== Data block

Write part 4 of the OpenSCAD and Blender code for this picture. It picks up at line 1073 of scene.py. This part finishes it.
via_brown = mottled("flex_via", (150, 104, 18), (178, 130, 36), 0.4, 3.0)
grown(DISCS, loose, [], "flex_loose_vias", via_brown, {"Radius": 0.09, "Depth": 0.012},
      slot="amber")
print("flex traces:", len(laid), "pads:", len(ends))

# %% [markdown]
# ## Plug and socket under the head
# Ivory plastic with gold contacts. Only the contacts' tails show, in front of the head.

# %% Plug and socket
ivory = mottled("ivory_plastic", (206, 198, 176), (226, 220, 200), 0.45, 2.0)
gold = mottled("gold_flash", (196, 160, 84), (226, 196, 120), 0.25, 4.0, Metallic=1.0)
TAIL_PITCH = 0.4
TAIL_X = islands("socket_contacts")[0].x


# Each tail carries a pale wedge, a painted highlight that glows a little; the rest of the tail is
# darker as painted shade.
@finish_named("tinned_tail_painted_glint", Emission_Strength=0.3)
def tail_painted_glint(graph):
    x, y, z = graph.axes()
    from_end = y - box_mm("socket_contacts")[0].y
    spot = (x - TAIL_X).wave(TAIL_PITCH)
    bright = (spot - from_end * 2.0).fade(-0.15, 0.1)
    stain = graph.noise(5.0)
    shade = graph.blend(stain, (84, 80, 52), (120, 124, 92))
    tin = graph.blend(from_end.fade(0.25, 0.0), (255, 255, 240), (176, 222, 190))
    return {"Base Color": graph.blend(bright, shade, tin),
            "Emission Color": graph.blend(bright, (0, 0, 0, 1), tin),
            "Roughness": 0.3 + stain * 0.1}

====

- Request
Starting at the first line of the material above, reproduce each line exactly up to and including the line with "# Ivory plastic".

- Answer for this exercise
Write part 4 of the OpenSCAD and Blender code for this picture. It picks up at line 1073 of scene.py. This part finishes it.
via_brown = mottled("flex_via", (150, 104, 18), (178, 130, 36), 0.4, 3.0)
grown(DISCS, loose, [], "flex_loose_vias", via_brown, {"Radius": 0.09, "Depth": 0.012},
      slot="amber")
print("flex traces:", len(laid), "pads:", len(ends))

# %% [markdown]
# ## Plug and socket under the head
# Ivory plastic with gold contacts. Only the contacts' tails show, in front of the head.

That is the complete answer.